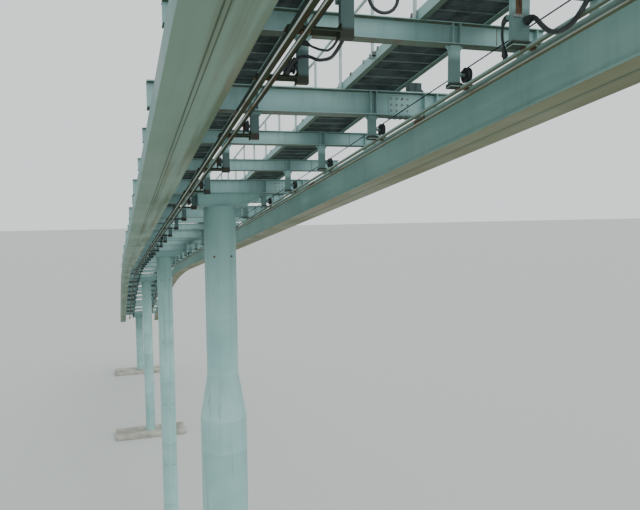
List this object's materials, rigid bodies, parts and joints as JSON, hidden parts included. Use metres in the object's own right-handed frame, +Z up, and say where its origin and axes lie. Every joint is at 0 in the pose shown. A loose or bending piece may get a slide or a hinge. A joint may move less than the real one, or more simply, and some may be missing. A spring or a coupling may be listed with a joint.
{
  "type": "suspended monorail guideway, 1:2 scale model",
  "caption": "Twin box-girder guideway of a hanging, rope-hauled railway on a row of single round columns, with cross-beams, walkways, hanger posts, rails, ropes and turning sheaves.",
  "frame": {"origin": "on the underside of column 1's footing, straight below the guideway's centre line", "axes": "+X runs downhill along the guideway, +Y to its left when looking downhill, +Z up"},
  "size_m": [39.75, 3, 12.0778],
  "materials": {
    "girder_paint": "weathered satin, rust and dirt stained below",
    "column_paint": "satin, chalked",
    "deck_paint": "weathered satin",
    "galvanised_grating": "dull galvanised",
    "handrail_paint": "satin",
    "rusted_steel": "rust brown, worn bright in places",
    "wire_rope": "greased",
    "sheave_steel": "dark, greased",
    "hose_rubber": "matt black",
    "concrete": "cast concrete, bare"
  },
  "bodies": {
    "root": {"girder_left_1": "girder_paint", "girder_left_2": "girder_paint", "girder_left_3": "girder_paint", "girder_left_4": "girder_paint", "girder_right_1": "girder_paint", "girder_right_2": "girder_paint", "girder_right_3": "girder_paint", "girder_right_4": "girder_paint", "deck_frame_1": "deck_paint", "deck_frame_2": "deck_paint", "deck_frame_3": "deck_paint", "deck_frame_4": "deck_paint", "walkway_left_1": "galvanised_grating", "walkway_left_2": "galvanised_grating", "walkway_right_1": "galvanised_grating", "walkway_right_2": "galvanised_grating", "handrail_left_1": "handrail_paint", "handrail_left_2": "handrail_paint", "handrail_right_1": "handrail_paint", "handrail_right_2": "handrail_paint", "rail_pair_left_1": "rusted_steel", "rail_pair_left_2": "rusted_steel", "rail_pair_right_1": "rusted_steel", "rail_pair_right_2": "rusted_steel", "rope_left": "wire_rope", "rope_right": "wire_rope", "column_1": "column_paint", "column_2": "column_paint", "column_3": "column_paint", "column_4": "column_paint", "hose_right": "hose_rubber", "cable_right": "hose_rubber", "hose_left_high": "hose_rubber", "hose_left_low": "hose_rubber", "hose_middle": "hose_rubber", "footing_1": "concrete", "footing_2": "concrete", "footing_3": "concrete", "footing_4": "concrete"},
    "sheave_left_1": {"sheave_left_1": "sheave_steel"},
    "sheave_left_2": {"sheave_left_2": "sheave_steel"},
    "sheave_left_3": {"sheave_left_3": "sheave_steel"},
    "sheave_left_4": {"sheave_left_4": "sheave_steel"},
    "sheave_left_5": {"sheave_left_5": "sheave_steel"},
    "sheave_left_6": {"sheave_left_6": "sheave_steel"},
    "sheave_left_7": {"sheave_left_7": "sheave_steel"},
    "sheave_left_8": {"sheave_left_8": "sheave_steel"},
    "sheave_left_9": {"sheave_left_9": "sheave_steel"},
    "sheave_left_10": {"sheave_left_10": "sheave_steel"},
    "sheave_right_1": {"sheave_right_1": "sheave_steel"},
    "sheave_right_2": {"sheave_right_2": "sheave_steel"},
    "sheave_right_3": {"sheave_right_3": "sheave_steel"},
    "sheave_right_4": {"sheave_right_4": "sheave_steel"},
    "sheave_right_5": {"sheave_right_5": "sheave_steel"},
    "sheave_right_6": {"sheave_right_6": "sheave_steel"},
    "sheave_right_7": {"sheave_right_7": "sheave_steel"},
    "sheave_right_8": {"sheave_right_8": "sheave_steel"},
    "sheave_right_9": {"sheave_right_9": "sheave_steel"},
    "sheave_right_10": {"sheave_right_10": "sheave_steel"}
  },
  "joints": [
    {"name": "sheave_left_1_spin", "type": "hinge", "parent": "root", "child": "sheave_left_1", "pos_m": [-5, 0.45, 11.11558], "axis": [0, 1, 0], "continuous": true},
    {"name": "sheave_left_2_spin", "type": "hinge", "parent": "root", "child": "sheave_left_2", "pos_m": [-3.75, 0.45, 10.93589], "axis": [0, 1, 0], "continuous": true},
    {"name": "sheave_left_3_spin", "type": "hinge", "parent": "root", "child": "sheave_left_3", "pos_m": [-2.5, 0.45, 10.7562], "axis": [0, 1, 0], "continuous": true},
    {"name": "sheave_left_4_spin", "type": "hinge", "parent": "root", "child": "sheave_left_4", "pos_m": [-1.25, 0.45, 10.57651], "axis": [0, 1, 0], "continuous": true},
    {"name": "sheave_left_5_spin", "type": "hinge", "parent": "root", "child": "sheave_left_5", "pos_m": [0, 0.45, 10.39683], "axis": [0, 1, 0], "continuous": true},
    {"name": "sheave_left_6_spin", "type": "hinge", "parent": "root", "child": "sheave_left_6", "pos_m": [5, 0.45, 9.67808], "axis": [0, 1, 0], "continuous": true},
    {"name": "sheave_left_7_spin", "type": "hinge", "parent": "root", "child": "sheave_left_7", "pos_m": [10, 0.45, 8.95933], "axis": [0, 1, 0], "continuous": true},
    {"name": "sheave_left_8_spin", "type": "hinge", "parent": "root", "child": "sheave_left_8", "pos_m": [15, 0.45, 8.23427], "axis": [0, 1, 0], "continuous": true},
    {"name": "sheave_left_9_spin", "type": "hinge", "parent": "root", "child": "sheave_left_9", "pos_m": [21.25, 0.45, 6.96011], "axis": [0, 1, 0], "continuous": true},
    {"name": "sheave_left_10_spin", "type": "hinge", "parent": "root", "child": "sheave_left_10", "pos_m": [26.25, 0.45, 5.49691], "axis": [0, 1, 0], "continuous": true},
    {"name": "sheave_right_1_spin", "type": "hinge", "parent": "root", "child": "sheave_right_1", "pos_m": [-5, -0.6, 11.11558], "axis": [0, 1, 0], "continuous": true},
    {"name": "sheave_right_2_spin", "type": "hinge", "parent": "root", "child": "sheave_right_2", "pos_m": [-3.75, -0.6, 10.93589], "axis": [0, 1, 0], "continuous": true},
    {"name": "sheave_right_3_spin", "type": "hinge", "parent": "root", "child": "sheave_right_3", "pos_m": [-2.5, -0.6, 10.7562], "axis": [0, 1, 0], "continuous": true},
    {"name": "sheave_right_4_spin", "type": "hinge", "parent": "root", "child": "sheave_right_4", "pos_m": [-1.25, -0.6, 10.57651], "axis": [0, 1, 0], "continuous": true},
    {"name": "sheave_right_5_spin", "type": "hinge", "parent": "root", "child": "sheave_right_5", "pos_m": [0, -0.6, 10.39683], "axis": [0, 1, 0], "continuous": true},
    {"name": "sheave_right_6_spin", "type": "hinge", "parent": "root", "child": "sheave_right_6", "pos_m": [5, -0.6, 9.67808], "axis": [0, 1, 0], "continuous": true},
    {"name": "sheave_right_7_spin", "type": "hinge", "parent": "root", "child": "sheave_right_7", "pos_m": [10, -0.6, 8.95933], "axis": [0, 1, 0], "continuous": true},
    {"name": "sheave_right_8_spin", "type": "hinge", "parent": "root", "child": "sheave_right_8", "pos_m": [15, -0.6, 8.23427], "axis": [0, 1, 0], "continuous": true},
    {"name": "sheave_right_9_spin", "type": "hinge", "parent": "root", "child": "sheave_right_9", "pos_m": [21.25, -0.6, 6.96011], "axis": [0, 1, 0], "continuous": true},
    {"name": "sheave_right_10_spin", "type": "hinge", "parent": "root", "child": "sheave_right_10", "pos_m": [26.25, -0.6, 5.49691], "axis": [0, 1, 0], "continuous": true}
  ]
}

════════════════════

*GOAL*:
Print the material above once more, exactly.

*EXPECTED ANSWER*:
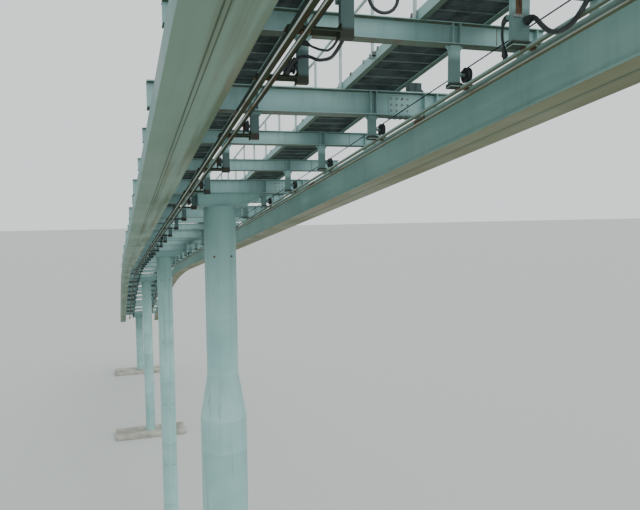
List this object's materials, rigid bodies, parts and joints as JSON, hidden parts included. Use metres in the object's own right-handed frame, +Z up, and say where its origin and axes lie. Every joint is at 0 in the pose shown. A loose or bending piece may get a slide or a hinge. A joint may move less than the real one, or more simply, and some may be missing. A spring or a coupling may be listed with a joint.
{
  "type": "suspended monorail guideway, 1:2 scale model",
  "caption": "Twin box-girder guideway of a hanging, rope-hauled railway on a row of single round columns, with cross-beams, walkways, hanger posts, rails, ropes and turning sheaves.",
  "frame": {"origin": "on the underside of column 1's footing, straight below the guideway's centre line", "axes": "+X runs downhill along the guideway, +Y to its left when looking downhill, +Z up"},
  "size_m": [39.75, 3, 12.0778],
  "materials": {
    "girder_paint": "weathered satin, rust and dirt stained below",
    "column_paint": "satin, chalked",
    "deck_paint": "weathered satin",
    "galvanised_grating": "dull galvanised",
    "handrail_paint": "satin",
    "rusted_steel": "rust brown, worn bright in places",
    "wire_rope": "greased",
    "sheave_steel": "dark, greased",
    "hose_rubber": "matt black",
    "concrete": "cast concrete, bare"
  },
  "bodies": {
    "root": {"girder_left_1": "girder_paint", "girder_left_2": "girder_paint", "girder_left_3": "girder_paint", "girder_left_4": "girder_paint", "girder_right_1": "girder_paint", "girder_right_2": "girder_paint", "girder_right_3": "girder_paint", "girder_right_4": "girder_paint", "deck_frame_1": "deck_paint", "deck_frame_2": "deck_paint", "deck_frame_3": "deck_paint", "deck_frame_4": "deck_paint", "walkway_left_1": "galvanised_grating", "walkway_left_2": "galvanised_grating", "walkway_right_1": "galvanised_grating", "walkway_right_2": "galvanised_grating", "handrail_left_1": "handrail_paint", "handrail_left_2": "handrail_paint", "handrail_right_1": "handrail_paint", "handrail_right_2": "handrail_paint", "rail_pair_left_1": "rusted_steel", "rail_pair_left_2": "rusted_steel", "rail_pair_right_1": "rusted_steel", "rail_pair_right_2": "rusted_steel", "rope_left": "wire_rope", "rope_right": "wire_rope", "column_1": "column_paint", "column_2": "column_paint", "column_3": "column_paint", "column_4": "column_paint", "hose_right": "hose_rubber", "cable_right": "hose_rubber", "hose_left_high": "hose_rubber", "hose_left_low": "hose_rubber", "hose_middle": "hose_rubber", "footing_1": "concrete", "footing_2": "concrete", "footing_3": "concrete", "footing_4": "concrete"},
    "sheave_left_1": {"sheave_left_1": "sheave_steel"},
    "sheave_left_2": {"sheave_left_2": "sheave_steel"},
    "sheave_left_3": {"sheave_left_3": "sheave_steel"},
    "sheave_left_4": {"sheave_left_4": "sheave_steel"},
    "sheave_left_5": {"sheave_left_5": "sheave_steel"},
    "sheave_left_6": {"sheave_left_6": "sheave_steel"},
    "sheave_left_7": {"sheave_left_7": "sheave_steel"},
    "sheave_left_8": {"sheave_left_8": "sheave_steel"},
    "sheave_left_9": {"sheave_left_9": "sheave_steel"},
    "sheave_left_10": {"sheave_left_10": "sheave_steel"},
    "sheave_right_1": {"sheave_right_1": "sheave_steel"},
    "sheave_right_2": {"sheave_right_2": "sheave_steel"},
    "sheave_right_3": {"sheave_right_3": "sheave_steel"},
    "sheave_right_4": {"sheave_right_4": "sheave_steel"},
    "sheave_right_5": {"sheave_right_5": "sheave_steel"},
    "sheave_right_6": {"sheave_right_6": "sheave_steel"},
    "sheave_right_7": {"sheave_right_7": "sheave_steel"},
    "sheave_right_8": {"sheave_right_8": "sheave_steel"},
    "sheave_right_9": {"sheave_right_9": "sheave_steel"},
    "sheave_right_10": {"sheave_right_10": "sheave_steel"}
  },
  "joints": [
    {"name": "sheave_left_1_spin", "type": "hinge", "parent": "root", "child": "sheave_left_1", "pos_m": [-5, 0.45, 11.11558], "axis": [0, 1, 0], "continuous": true},
    {"name": "sheave_left_2_spin", "type": "hinge", "parent": "root", "child": "sheave_left_2", "pos_m": [-3.75, 0.45, 10.93589], "axis": [0, 1, 0], "continuous": true},
    {"name": "sheave_left_3_spin", "type": "hinge", "parent": "root", "child": "sheave_left_3", "pos_m": [-2.5, 0.45, 10.7562], "axis": [0, 1, 0], "continuous": true},
    {"name": "sheave_left_4_spin", "type": "hinge", "parent": "root", "child": "sheave_left_4", "pos_m": [-1.25, 0.45, 10.57651], "axis": [0, 1, 0], "continuous": true},
    {"name": "sheave_left_5_spin", "type": "hinge", "parent": "root", "child": "sheave_left_5", "pos_m": [0, 0.45, 10.39683], "axis": [0, 1, 0], "continuous": true},
    {"name": "sheave_left_6_spin", "type": "hinge", "parent": "root", "child": "sheave_left_6", "pos_m": [5, 0.45, 9.67808], "axis": [0, 1, 0], "continuous": true},
    {"name": "sheave_left_7_spin", "type": "hinge", "parent": "root", "child": "sheave_left_7", "pos_m": [10, 0.45, 8.95933], "axis": [0, 1, 0], "continuous": true},
    {"name": "sheave_left_8_spin", "type": "hinge", "parent": "root", "child": "sheave_left_8", "pos_m": [15, 0.45, 8.23427], "axis": [0, 1, 0], "continuous": true},
    {"name": "sheave_left_9_spin", "type": "hinge", "parent": "root", "child": "sheave_left_9", "pos_m": [21.25, 0.45, 6.96011], "axis": [0, 1, 0], "continuous": true},
    {"name": "sheave_left_10_spin", "type": "hinge", "parent": "root", "child": "sheave_left_10", "pos_m": [26.25, 0.45, 5.49691], "axis": [0, 1, 0], "continuous": true},
    {"name": "sheave_right_1_spin", "type": "hinge", "parent": "root", "child": "sheave_right_1", "pos_m": [-5, -0.6, 11.11558], "axis": [0, 1, 0], "continuous": true},
    {"name": "sheave_right_2_spin", "type": "hinge", "parent": "root", "child": "sheave_right_2", "pos_m": [-3.75, -0.6, 10.93589], "axis": [0, 1, 0], "continuous": true},
    {"name": "sheave_right_3_spin", "type": "hinge", "parent": "root", "child": "sheave_right_3", "pos_m": [-2.5, -0.6, 10.7562], "axis": [0, 1, 0], "continuous": true},
    {"name": "sheave_right_4_spin", "type": "hinge", "parent": "root", "child": "sheave_right_4", "pos_m": [-1.25, -0.6, 10.57651], "axis": [0, 1, 0], "continuous": true},
    {"name": "sheave_right_5_spin", "type": "hinge", "parent": "root", "child": "sheave_right_5", "pos_m": [0, -0.6, 10.39683], "axis": [0, 1, 0], "continuous": true},
    {"name": "sheave_right_6_spin", "type": "hinge", "parent": "root", "child": "sheave_right_6", "pos_m": [5, -0.6, 9.67808], "axis": [0, 1, 0], "continuous": true},
    {"name": "sheave_right_7_spin", "type": "hinge", "parent": "root", "child": "sheave_right_7", "pos_m": [10, -0.6, 8.95933], "axis": [0, 1, 0], "continuous": true},
    {"name": "sheave_right_8_spin", "type": "hinge", "parent": "root", "child": "sheave_right_8", "pos_m": [15, -0.6, 8.23427], "axis": [0, 1, 0], "continuous": true},
    {"name": "sheave_right_9_spin", "type": "hinge", "parent": "root", "child": "sheave_right_9", "pos_m": [21.25, -0.6, 6.96011], "axis": [0, 1, 0], "continuous": true},
    {"name": "sheave_right_10_spin", "type": "hinge", "parent": "root", "child": "sheave_right_10", "pos_m": [26.25, -0.6, 5.49691], "axis": [0, 1, 0], "continuous": true}
  ]
}